A couple different moments actually. I was always a huge music fan as a kid, listening to records, watching the Beatles on Ed Sullivan back in the 60’s while growing up in Barstow. Started attending concerts in about 1972 — first show I ever saw was Sly and the Family Stone at The Forum in Los Angeles. Moved to San Diego in 1973 to go to SDSU, and started going to see shows at Montezuma Hall, Backdoor, Sports Arena etc. Saw all the classic old rock bands — Stones, Zeppelin, Pink Floyd, Wings, Aerosmith, Bowie, etc. — and then started to get into punk rock in about 1979 or so, started going to shows in Los Angeles at places like Hong Kong Cafe, Madame Wong’s, Club 88, Whisky, Starwood, etc.

A friend and I decided to put on a show in Los Angeles in 1980 with Weirdos, Plugz, Suburban Lawns, and Penetrators. It did extremely well and I got asked to become a partner in the Skeleton Club, San Diego’s first punk rock club, which was located at the corner of 2nd & Market, downtown.

That lasted a few months before it got shut down by the SDPD. Then I just started booking shows at various venues around town — Spirit Club, North Park Lion’s Club, Adams Ave Theatre, Carpenter’s Hall, Zebra Club, Wabash Hall, etc. Was all a hobby at that time — I had a regular job and had no idea that it would turn into anything viable. I was just a music fan and wanted to see  bands play in San Diego that weren’t coming here. So that’s how I started in the music business, as a fan, doing it for the love of music.

Flash forward a few years to about 1985 or so, and skinheads and violence in the local punk rock scene started to become an issue and a drain, mentally and physically. I was spending a lot of time with Peter English, who was also a semi-punk rock promoter, and Bob Bennett (RIP), who owned San Diego’s first vintage clothing store, RazzmaTazz on 5th Ave in Hillcrest. We started throwing parties for our friends. One day, Peter and I were walking around late night in San Francisco trying to find an after hours party and we started talking about opening a bar. We talked about it into the wee hours, and when we returned to San Diego we got together with Bob and decided to see if this bar called The Pink Panther, located on Morena Boulevard, was for sale.

We had all driven past it on the freeway for years, and it had a really cool neon sign out front.
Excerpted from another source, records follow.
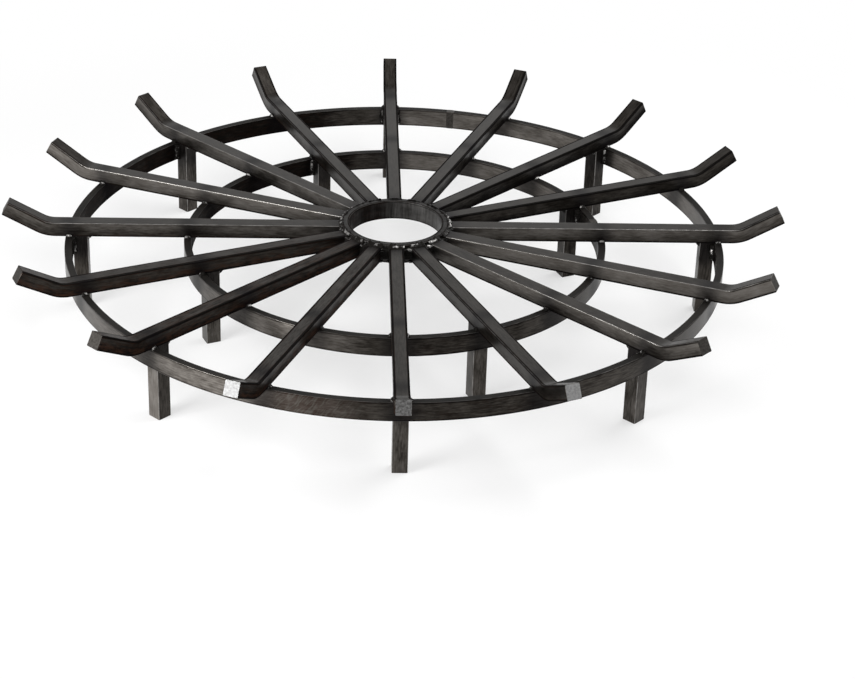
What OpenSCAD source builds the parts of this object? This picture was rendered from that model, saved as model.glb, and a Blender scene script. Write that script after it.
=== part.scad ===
// Round log grate for a fire pit: square bars welded to a hub ring like the spokes of a wheel,
// two rolled flat-bar rings underneath, and short legs inside the rings.
// Origin: on the ground under the middle of the hub. +Z is up, and spoke_01 points along +Y.

/* [Overall] */
// Diameter over the tips of the spokes
overall_d = 1016; // [980:1:1200]
// Clear height from the ground to the underside of the spokes, which is the length of a leg
clearance = 101.6; // [60:0.1:160]

/* [Square bar] */
// Side of the square bar that the spokes and legs are cut from
bar = 19.05; // [15:0.05:20]
// Rounding along the four rolled edges of the square bar
bar_edge_r = 1.5; // [0.5:0.1:3]

/* [Spoke tips] */
// Angle by which the tip of a spoke is bent up
tip_angle = 29; // [10:1:45]
// Distance from the middle of the grate to the corner of the bend
bend_at = 451.5; // [446:0.5:458]
// Radius of the bend along the middle of the bar
bend_r = 38; // [25:1:40]

/* [Hub] */
// Inside diameter of the hub ring
hub_id = 120.65; // [110:0.05:130]
// Height of the hub ring
hub_h = 25.4; // [24:0.1:30]

/* [Rings] */
// Thickness of the flat bar that the hub and the rings are rolled from
flat_t = 9.525; // [8:0.005:11]
// Height of the flat bar, which stands on edge
flat_h = 25.4; // [20:0.1:35]
// Rounding along the four edges of the flat bar
flat_edge_r = 1; // [0.4:0.1:1.5]
// Middle diameter of the outer ring
outer_ring_d = 845.5; // [780:0.5:848]
// Middle diameter of the inner ring
inner_ring_d = 539.5; // [480:0.5:600]
// Where the outer ring is closed, counted in degrees from +X
outer_seam_at = 78; // [74:0.5:82]
// Where the inner ring is closed, counted in degrees from +X
inner_seam_at = 11.5; // [6:0.5:16]
// Root gap that the closing weld of a ring fills
seam_gap = 2.5; // [1:0.5:4]
// Width of the flattened cap on a closing weld
seam_cap = 11; // [6:0.5:12]

/* [Welds] */
// Leg of the fillet beads between bars and rings
weld_leg = 5; // [3:0.5:6]
// Leg of the fillet bead on top of a spoke's end, against the hub
hub_weld_leg = 3; // [2:0.1:3.1]
// How far the weld between two spokes reaches out from the hub
hub_fill = 7; // [4:0.5:10]
// How far a closing weld stands proud of the ring
seam_rise = 0.6; // [0.3:0.1:1]

/* [Hidden] */
SPOKES = 16;
step_a = 360/SPOKES;
// Outer legs stand under every second spoke, and inner legs under every fourth.
OUTER_LEG_SPOKES = [0:2:SPOKES - 1];
INNER_LEG_SPOKES = [1:4:SPOKES - 1];
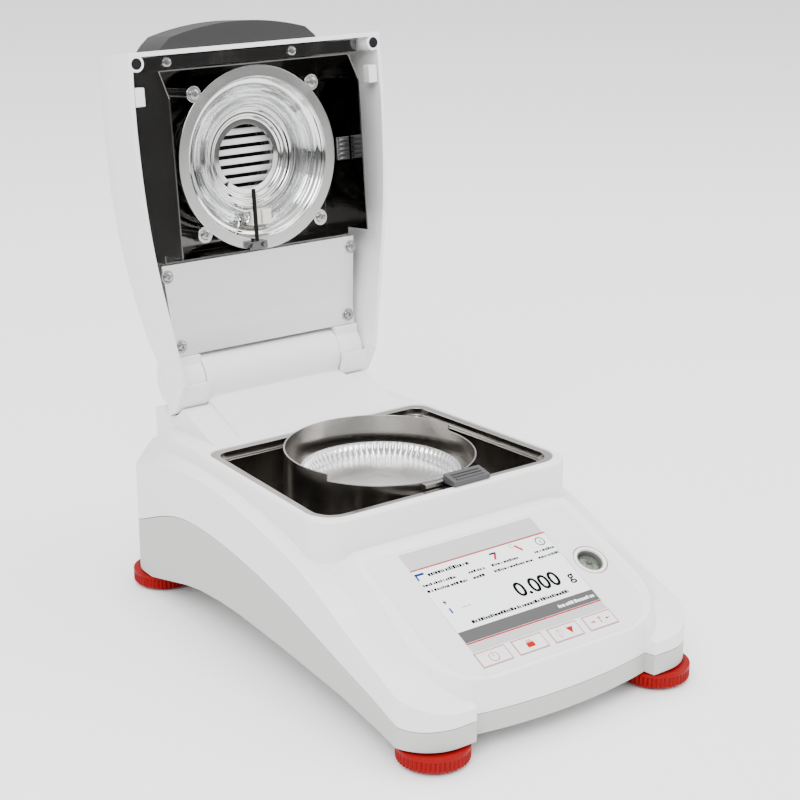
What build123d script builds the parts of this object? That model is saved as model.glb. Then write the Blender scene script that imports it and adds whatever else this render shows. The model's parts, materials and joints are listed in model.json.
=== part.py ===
from build123d import *
from math import sin, cos, radians, pi
import os

os.makedirs("parts", exist_ok=True)

# Driving dimensions, millimetres. +X is the user's right, -Y is the front, +Z is up, the table is z = 0.

# pan, handler and chamber
PAN_Y = -10.5
PAN_RIM_R = 48.2
PAN_RIM_Z = 98.5
PAN_DEPTH = 8.0
PAN_FLOOR_R = 43.4
PAN_SHEET = 0.4
PAN_FLUTES = 60
PAN_FLUTE_DEPTH = 1.5
RING_R = 57.1
RING_SHEET = 1.0
RING_TOP_Z = 112.7
RING_LOW_Z = 108.5
RING_BASE_Z = 77.3
RING_LIP_R = 46.6
RING_LIP_Z = 93.8
RING_CUT_HALF_DEG = 82.0
RING_CUT_CENTRE_DEG = -76.0
FIT = 0.05
GAP = 0.4

RIM_Z = 105.9
FLANGE_Z = 105.4
LINER_SHEET = 1.0
LINER_FRONT_Y = -76.6
LINER_REAR_Y = 56.3
LINER_FRONT_W = 86.9
LINER_REAR_W = 79.7
LINER_CORNER_R = 16.0
LINER_FLOOR_Z = 76.0
LINER_LEDGE_W = 3.5
LINER_STEP_DROP = 4.5
LINER_STEP_W = 3.0
BOX_FRONT_Y = -82.0
BOX_REAR_Y = 116.0
BOX_FRONT_W = 91.6
BOX_REAR_W = 80.5
BOX_FRONT_R = 17.0
BOX_REAR_R = 22.0
BOX_EDGE_R = 2.0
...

We sent a friend in undercover acting like a business broker and she asked the owner if he was interested in selling. He had just lost his wife to his head bartender, and was tired of the bar, so he agreed to sell it to us for $30K. We pooled our resources, came up with a $3K downpayment, and opened a few days before Christmas in 1986. We had taken our love of nightlife and throwing parties and, within a year, it was like being at a big party every night at the Pink Panther. It was the only bar at that time owned by young people for young people. Jukebox, beer and wine, pool tables. A really crazy scene….

What struggles did you face starting the Casbah?
At the time we opened the first Casbah location in 1989, we had the Pink Panther and it was doing well. But I had stopped doing concerts in 1986. Our original idea at the Casbah was to do local roots, R&B, rockabilly, acoustic acts. We had an espresso machine and the windows were open to the outside. The only other viable venue in town at that time was Spirit Club, but nobody liked playing there so I started getting calls from bands asking to play. Then in 1990, the local music scene started to take off so we became the epicenter of that whole thing. The struggles we faced initially were in convincing our Pink Panther fan base that the Casbah wasn’t going to cannibalize that business, getting them to accept the “new” bar. This all became moot when, later in 1990, we lost our lease at the Panther and had to close it.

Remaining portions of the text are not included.